WWE NXT star Jordynne Grace discussed various topics with Uncrowned, including her feelings of being expendable after losing the Knockouts Title to Deonna Purrazzo.
Grace said, “I’ve been lifting for years, since I was 15 years old, but I never dieted and I never really did cardio at all. Honestly, those are two of the main things that you have to do, unfortunately, to get your body to look in any type of way you want it to look like. I had just won the Knockouts Championship for the first time, and Deonna Purrazzo had come over to TNA, and she won the title from me her very first weekend there. And I remember feeling so expendable and so just off-put by that, I just thought to myself, ‘Well, something has to change, because if someone can just come in here and just take my spot, I have to do something. I have to change something in order for that not to happen ever again.’ … I actually got my first [fitness] coach that following week.”

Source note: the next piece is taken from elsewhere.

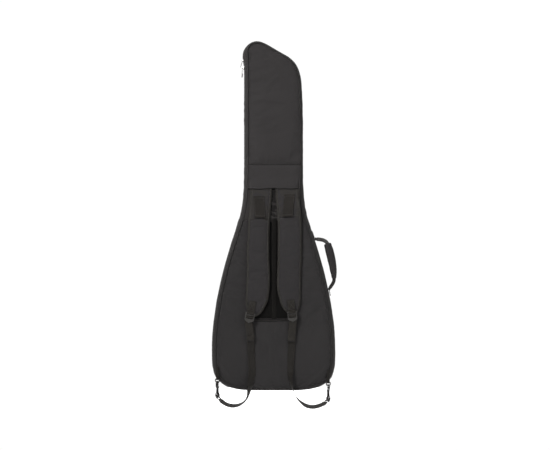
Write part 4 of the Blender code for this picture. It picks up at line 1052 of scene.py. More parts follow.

On TNA not thinking about Masha Slamovich leading the Knockouts division:
“I remember having the conversation about who I thought would be next (to lead the Knockouts division). Honestly, they didn’t have Masha’s name in their head at all, which surprised me, but I really (feel) that Masha was the one… I don’t know any of the people that are really in charge, I don’t have a relationship with them. But at the time, I don’t think that her independent work and GCW work was translating over to TNA in the Knockouts division. They didn’t get it. It didn’t click for them. But I knew how good she was, and I knew how important it was for her to be the one to be the next… leader of that locker room.”
On being in a deeper talent pool in NXT:
“The insecurity that I have with being placed at the front now is that the talent pool is so deep and diverse. I can work as hard as I want and be the best wrestler that I want to be. I feel like some of these NIL athletes were born with something that maybe I wasn’t. … Someone like Bayley Humphrey, I can lift my heart out, and I probably will never be as strong as someone like that. She is an absolute monster. I just feel like there’s just more competition, there’s more opportunity, and I feel comfortable with being where I am right now, but I always feel a little on guard because there’s always someone they could move up next.”
On wanting to live her dream as a WWE Champion:
“It’s what I’ve been working toward, I feel like, the past 15 years. Every sacrifice I’ve made, every win, every loss, every title I won at TNA has come down to finally being able to live [my] dream as a WWE champion. I want to be the one to give whoever comes in front of me their best match, no matter what. … I always ask the person I’m wrestling with, ‘What was your favorite match?’ They would tell me, I’d be like, ‘We’re going to have a better match than that. We’re going to say it right now and we’re going to speak it into existence.’ That’s what I always want to be for that person.”